▶ [COLLECTED MATERIAL]
━━━━━━━━━━━━━━━━

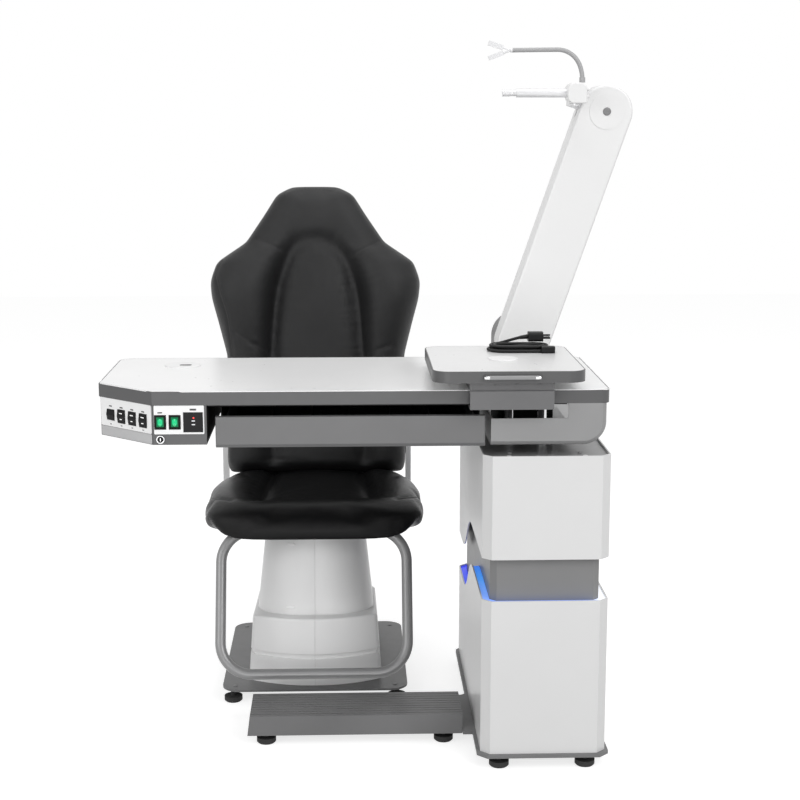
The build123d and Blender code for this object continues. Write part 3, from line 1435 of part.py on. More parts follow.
def half_turn(side, centre, start, z):
    """A half turn at one end of the hank, from one side of its centre to the other."""
    x = hank_end(side)
    ThreePointArc(lead_point(x, start, z), lead_point(x + side * abs(start - centre), centre, z),
                  lead_point(x, 2 * centre - start, z))
    return 2 * centre - start


def climb(start_x, end_x, across, low, high):
    """Two equal arcs that lift the lead while it runs on."""
    middle = lead_point((start_x + end_x) / 2, across, (low + high) / 2)
    first = TangentArc(lead_point(start_x, across, low), middle, tangent=(end_x - start_x, 0, 0))
    TangentArc(middle, lead_point(end_x, across, high), tangent=first % 1)


low_turns = ((-1, -1.5 * hank_pitch), (1, 0), (-1, -hank_pitch), (1, 0), (-1, -hank_pitch))
high_turns = ((1, -hank_pitch), (-1, 0), (1, -hank_pitch), (-1, 0))
turns = low_turns + high_turns
plug_x = hank_right - plug_setback
start_across = -hank_first_turn - 1.5 * hank_pitch
with BuildPart() as cord_hank:
    with BuildLine() as route:
        across = start_across
        Line(lead_point(hank_right + connector_gap, across, low_z), lead_point(hank_left, across, low_z))
        for number, (side, centre) in enumerate(turns, 1):
            level = low_z if number <= len(low_turns) else high_z
            across = half_turn(side, centre, across, level)
            if number == len(low_turns):
                climb(hank_end(side), hank_end(-side), across, low_z, high_z)
            elif number < len(turns):
                Line(lead_point(hank_end(side), across, level), lead_point(hank_end(-side), across, level))
        climb(hank_left, plug_x - 2 * cord_radius, across, high_z, plug_z)
        Line(lead_point(plug_x - 2 * cord_radius, across, plug_z), lead_point(plug_x, across, plug_z))
    lead = route.wires()[0]
    with BuildSketch(Plane(lead_point(hank_right + connector_gap, start_across, low_z), x_dir=(0, 1, 0),
                           z_dir=(-1, 0, 0))):
        Circle(cord_radius)
    sweep(path=lead)
save(cord_hank.part, "cord_hank")

# Least gap of the lead to itself, on points along its middle line
step_count = int(lead.length / cord_radius)
trail = [lead @ (i / step_count) for i in range(step_count + 1)]
apart = int(pi * hank_turn / cord_radius) - 1
least = min((trail[i] - trail[j]).length for i in range(len(trail)) for j in range(i + apart, len(trail)))
print(f"lead {lead.length:.0f} long, least gap to itself {least - 2 * cord_radius:.2f}")
print(f"tube volume {cord_hank.part.volume:.0f}, section times length {pi * cord_radius ** 2 * lead.length:.0f}")

# Plug with its pins, and the appliance connector at the other end
plug_centre = lead_point(plug_x + plug_length / 2, across, plug_z)
with BuildPart() as mains_plug:
    with Locations(plug_centre):
        Box(plug_length, plug_width, plug_height)
    fillet(mains_plug.edges().filter_by(Axis.X), plug_height / 4)
    for spread_y, spread_z in ((-plug_pin_spread, -plug_pin_spread / 2), (plug_pin_spread, -plug_pin_spread / 2),
                               (0, plug_pin_spread / 2)):
        with Locations(Plane(plug_centre + Vector(plug_length / 2, spread_y, spread_z), x_dir=(0, 1, 0),
                             z_dir=(1, 0, 0))):
            Cylinder(plug_pin_radius, plug_pin_length, align=(Align.CENTER, Align.CENTER, Align.MIN))
save(mains_plug.part, "mains_plug")

connector_centre = lead_point(hank_right + connector_gap + connector_length / 2, start_across,
                              tray_top + hank_rest + connector_height / 2)
with BuildPart() as cord_connector:
    with Locations(connector_centre):
        Box(connector_length, connector_width, connector_height)
    fillet(cord_connector.edges().filter_by(Axis.X), connector_height / 6)
save(cord_connector.part, "cord_connector")
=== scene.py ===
"""Looks of the optometry combination table: materials, cushions, mains lead, switches, light and camera."""
import json
import math

import bpy
import numpy as np
from mathutils import Matrix, Vector
from mathutils.bvhtree import BVHTree


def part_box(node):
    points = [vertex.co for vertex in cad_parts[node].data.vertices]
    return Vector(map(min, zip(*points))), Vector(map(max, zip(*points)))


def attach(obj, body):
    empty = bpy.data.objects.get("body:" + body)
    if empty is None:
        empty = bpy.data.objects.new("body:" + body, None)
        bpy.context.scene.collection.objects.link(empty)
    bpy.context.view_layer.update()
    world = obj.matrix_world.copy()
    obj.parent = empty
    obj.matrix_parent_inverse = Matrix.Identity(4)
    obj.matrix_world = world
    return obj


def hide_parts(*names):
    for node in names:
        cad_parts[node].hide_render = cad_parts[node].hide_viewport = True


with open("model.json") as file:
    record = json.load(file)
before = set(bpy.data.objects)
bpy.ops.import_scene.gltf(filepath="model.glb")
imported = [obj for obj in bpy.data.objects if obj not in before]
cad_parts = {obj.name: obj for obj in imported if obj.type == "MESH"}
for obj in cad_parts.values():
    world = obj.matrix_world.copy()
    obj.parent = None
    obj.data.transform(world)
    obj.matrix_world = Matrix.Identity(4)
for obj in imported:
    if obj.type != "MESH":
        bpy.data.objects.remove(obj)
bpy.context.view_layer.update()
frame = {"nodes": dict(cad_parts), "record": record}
nodes = frame["nodes"]
scene = bpy.context.scene

# Places of the column and the chair, read from the frame
housing_low, housing_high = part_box("upper_housing")
plate_low, plate_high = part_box("chair_base_plate")
column = Vector(((housing_low.x + housing_high.x) / 2, housing_low.y, 0))
chair = Vector(((plate_low.x + plate_high.x) / 2, (plate_low.y + plate_high.y) / 2, 0))


def col(x, y, z):
    """A point given in millimetres from the column's foot."""
    return column + Vector((x, y, z)) / 1000


def seat_point(x, y, z):
    """A point given in millimetres from the chair's foot."""
    return chair + Vector((x, y, z)) / 1000


# Materials
TINT_PLACES = (0.3, 0.72)
ROUGH_SPREAD = 0.06
LEAST_ROUGH = 0.02
MID_SCALE = 9
GRAIN_DISTANCE = 0.0004
COAT_ROUGHNESS = 0.12
BROAD_DETAIL, MID_DETAIL, FINE_DETAIL = 5, 6, 3


def new_look(name):
    """A material with its node tree and its shader."""
    material = bpy.data.materials.new(name)
    material.use_nodes = True
    return material, material.node_tree, material.node_tree.nodes["Principled BSDF"]


def noise(tree, where, scale, detail):
    """A noise texture at a place."""
    node = tree.nodes.new("ShaderNodeTexNoise")
    node.inputs["Scale"].default_value = scale
    node.inputs["Detail"].default_value = detail
    tree.links.new(where, node.inputs["Vector"])
    return node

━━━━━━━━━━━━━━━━

▶ [WHAT IS REQUIRED] Only the lines from the one holding "connector_centre = lead_point(hank_right" through the one holding "bpy.data.objects.remove(obj)" are wanted; retype them exactly.

▶ [EXPECTED ANSWER]
connector_centre = lead_point(hank_right + connector_gap + connector_length / 2, start_across,
                              tray_top + hank_rest + connector_height / 2)
with BuildPart() as cord_connector:
    with Locations(connector_centre):
        Box(connector_length, connector_width, connector_height)
    fillet(cord_connector.edges().filter_by(Axis.X), connector_height / 6)
save(cord_connector.part, "cord_connector")
=== scene.py ===
"""Looks of the optometry combination table: materials, cushions, mains lead, switches, light and camera."""
import json
import math

import bpy
import numpy as np
from mathutils import Matrix, Vector
from mathutils.bvhtree import BVHTree


def part_box(node):
    points = [vertex.co for vertex in cad_parts[node].data.vertices]
    return Vector(map(min, zip(*points))), Vector(map(max, zip(*points)))


def attach(obj, body):
    empty = bpy.data.objects.get("body:" + body)
    if empty is None:
        empty = bpy.data.objects.new("body:" + body, None)
        bpy.context.scene.collection.objects.link(empty)
    bpy.context.view_layer.update()
    world = obj.matrix_world.copy()
    obj.parent = empty
    obj.matrix_parent_inverse = Matrix.Identity(4)
    obj.matrix_world = world
    return obj


def hide_parts(*names):
    for node in names:
        cad_parts[node].hide_render = cad_parts[node].hide_viewport = True


with open("model.json") as file:
    record = json.load(file)
before = set(bpy.data.objects)
bpy.ops.import_scene.gltf(filepath="model.glb")
imported = [obj for obj in bpy.data.objects if obj not in before]
cad_parts = {obj.name: obj for obj in imported if obj.type == "MESH"}
for obj in cad_parts.values():
    world = obj.matrix_world.copy()
    obj.parent = None
    obj.data.transform(world)
    obj.matrix_world = Matrix.Identity(4)
for obj in imported:
    if obj.type != "MESH":
        bpy.data.objects.remove(obj)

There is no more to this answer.